Freddy che fu – in quanto a chassis complessivo – non troppo distante dal modello originale (l’Eddy): un biennio da iradiddio, razziando gare e kermesse senza criterio, bulimico di soldi e gloria, e poi, a ventisei anni, un alcolizzato. Uscendo dal Belgio, ricordando la Clasica di San Sebastian delle origini, ci sovviene l’Alto de Jaizkibel spianato da Jan Ullrich versione cingolato, 1996, Robosport pieno (che non ci manca affatto..). Ulle, un fenomeno, qualche mese dopo il sigillo al Tour (1997) a ventitre anni, l’inverno successivo sarebbe ingrassato di quindici chili. Evenepoel sembra gestire il giochino con meno disagio. La decisione ritrattata di trasferirsi nel limbo (non solo fiscale) di Monte Carlo ha a che fare con la pressione, le aspettative, che dovrà affrontare: le diecimila persone che assiepavano il suo primo circuito post Innsbruck 2018, per vederlo con addosso l’arcobaleno juniores (sigh), sono solo l’antipasto.

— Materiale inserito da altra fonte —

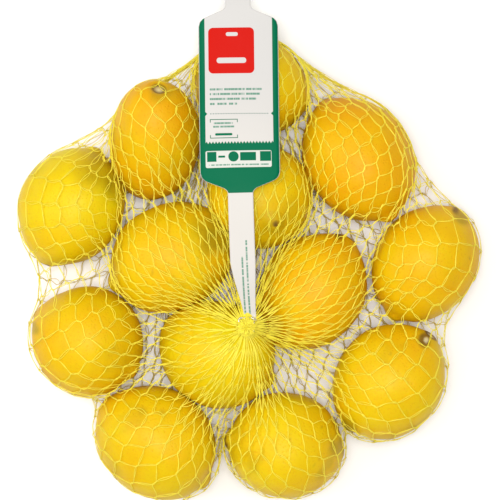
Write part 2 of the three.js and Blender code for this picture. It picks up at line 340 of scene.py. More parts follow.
def lemonFrame(lemon):
    rise, turn = math.radians(lemon["tilt"]), math.radians(lemon["heading"])
    axis = np.array([math.cos(rise) * math.cos(turn), math.cos(rise) * math.sin(turn), math.sin(rise)])
    side = np.array([-math.sin(turn), math.cos(turn), 0.0])
    upper = np.cross(axis, side)
    halfHeight = math.hypot(lemon["length"] / 2 * axis[2], lemon["width"] / 2 * math.cos(rise))
    centre = np.array([lemon["x"], lemon["y"], halfHeight + 0.8])
    return centre, axis, side, upper


def buildLemon(index, lemon):
    centre, axis, side, upper = lemonFrame(lemon)
    half, wide = lemon["length"] / 2, lemon["width"] / 2
    bm = bmesh.new()
    blunt = 1 - lemon.get("blunt", 0)
    radii = np.where(outlineZ > 0, outlineR**blunt, outlineR)
    profile = [bm.verts.new((r * wide, 0, z * half)) for z, r in zip(outlineZ, radii)]
    edges = [bm.edges.new(pair) for pair in zip(profile, profile[1:])]
    bmesh.ops.spin(
        bm,
        geom=profile + edges,
        axis=(0, 0, 1),
        cent=(0, 0, 0),
        angle=math.tau,
        steps=lemonPeel["divisions"],
        use_duplicate=False,
    )
    bmesh.ops.remove_doubles(bm, verts=bm.verts, dist=0.003)
    bmesh.ops.recalc_face_normals(bm, faces=bm.faces)
    names = ("warmth", "olive", "brown", "scarAndHighlight")
    layers = {name: bm.verts.layers.float.new(name) for name in names}
    seed = Vector((index * 7.3, index * 3.1, index * 5.7))
    lean = [noise.noise(seed + Vector((k * 9.0, 0, 0))) for k in range(2)]
    marks = [mark for mark in peelMarks if mark["lemon"] == index]
    for vert in bm.verts:
        x, y, z = vert.co
        share = z / half
        direction = vert.co.normalized()
        slow = noise.noise(vert.co * 0.035 + seed)
        quick = noise.noise(vert.co * 0.11 + seed)
        ridge = math.cos(3 * math.atan2(y, x) + index) * (1 - share * share) * 0.35
        swell = (slow * 1.6 + quick * 0.35) * lemonPeel["unevenness"] + ridge
        vert.co += direction * (swell + 0.1)
        vert.co.x += lean[0] * 3.0 * share * share
        vert.co.y += lean[1] * 3.0 * share * share
        mottle = noise.noise(vert.co * 0.05 + seed * 2)
        warmer = 0.22 * max(share - 0.4, 0) + 0.1 * mottle
        vert[layers["warmth"]] = min(max(lemon["warmth"] + warmer, 0), 1)
        patch = noise.noise(vert.co * 0.045 + seed * 3) + 0.3 * noise.noise(vert.co * 0.16 + seed)
        tip = float(smoothStep(-share, 0.72, 1.0)) * 0.75
        ring = float(smoothStep(share, 0.86, 1.0)) * 0.5
        bruise = float(smoothStep(patch, 0.3, 0.62)) * 0.5
        vert[layers["olive"]] = min(lemon["green"] * (tip + ring + bruise), 0.8)
        aside = math.hypot(x, y)
        button = 1 - float(smoothStep(aside, 1.7, 2.5)) if share > 0.8 else 0.0
        rim = (1 - float(smoothStep(abs(aside - 3.0), 0.5, 1.5))) if share > 0.8 else 0.0
        style = (1 - float(smoothStep(aside, 0.9, 1.9))) if share < -0.8 else 0.0
        fleck = float(smoothStep(noise.noise(vert.co * 0.42 + seed * 5), 0.68, 0.8)) * 0.25
        # The pale stem button is partly its own colour and partly a painted highlight.
        vert[layers["scarAndHighlight"]] = button * 0.9
        vert[layers["brown"]] = min(max(rim * 0.85, style * 0.9, fleck), 1)
        placed = centre + vert.co.x * side + vert.co.y * upper + vert.co.z * axis
        for mark in marks:
            gap = math.hypot(placed[0] - mark["x"], placed[1] - mark["y"]) + 0.25 * mark["size"] * quick
            near = (1 - float(smoothStep(gap, 0.35 * mark["size"], mark["size"]))) * mark["strength"]
            if placed[2] > 18:
                vert[layers[mark["kind"]]] = min(vert[layers[mark["kind"]]] + near, 1)
        vert.co = Vector(toScene(placed))
    bm.normal_update()
    mesh = bpy.data.meshes.new(f"lemon_{index:02d}")
    bm.to_mesh(mesh)
    tree = BVHTree.FromBMesh(bm)
    bm.free()
    addPiece(f"lemon_{index:02d}", mesh, peelMaterial, "lemon_peel", "net_bag")
    return tree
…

Prevedere l’avvenire nello sport professionistico più duro di tutti, nei giorni della tragedia di Bjorg Lambrecht, è un esercizio complicato. Ci sono stati diciannovenni ancora più impressionanti di Remco, ma si chiamavano Fausto Coppi e Jacques Anquetil, e vivevano in una società che non prevedeva ancora l’adolescenza. Sarà indispensabile, oltre che un contratto con la Dea Fortuna, una testa (fortissima) alla LeBron James, uno che seppe resistere al peso di essere etichettato, appena sedicenne, il Prescelto.
Tecnicamente, il biondino avrebbe ancora la gamba da definire meglio (e ci mancherebbe: sono due anni e mezzo che corre..) e la guida tecnica della bici da perfezionare. Imparerà, presto, a muoversi (limare) nel gruppo.
I margini di miglioramento sono inquietanti: per la concorrenza.. L’idea, non solo osservando un ragazzino che vorrebbe succedere a Lucien Van Impe (1976), nell’elenco dei belgi trionfatori al Tour de France, è quella di trovarci nel bel mezzo di un passaggio storico nell’evoluzione di questo sport. Che, piaccia o meno, da eoni anticipa tutti gli altri.
Lo scenario, dopo il passaggio di Remco Evenepoel e dei suoi coetanei, non sarà più lo stesso.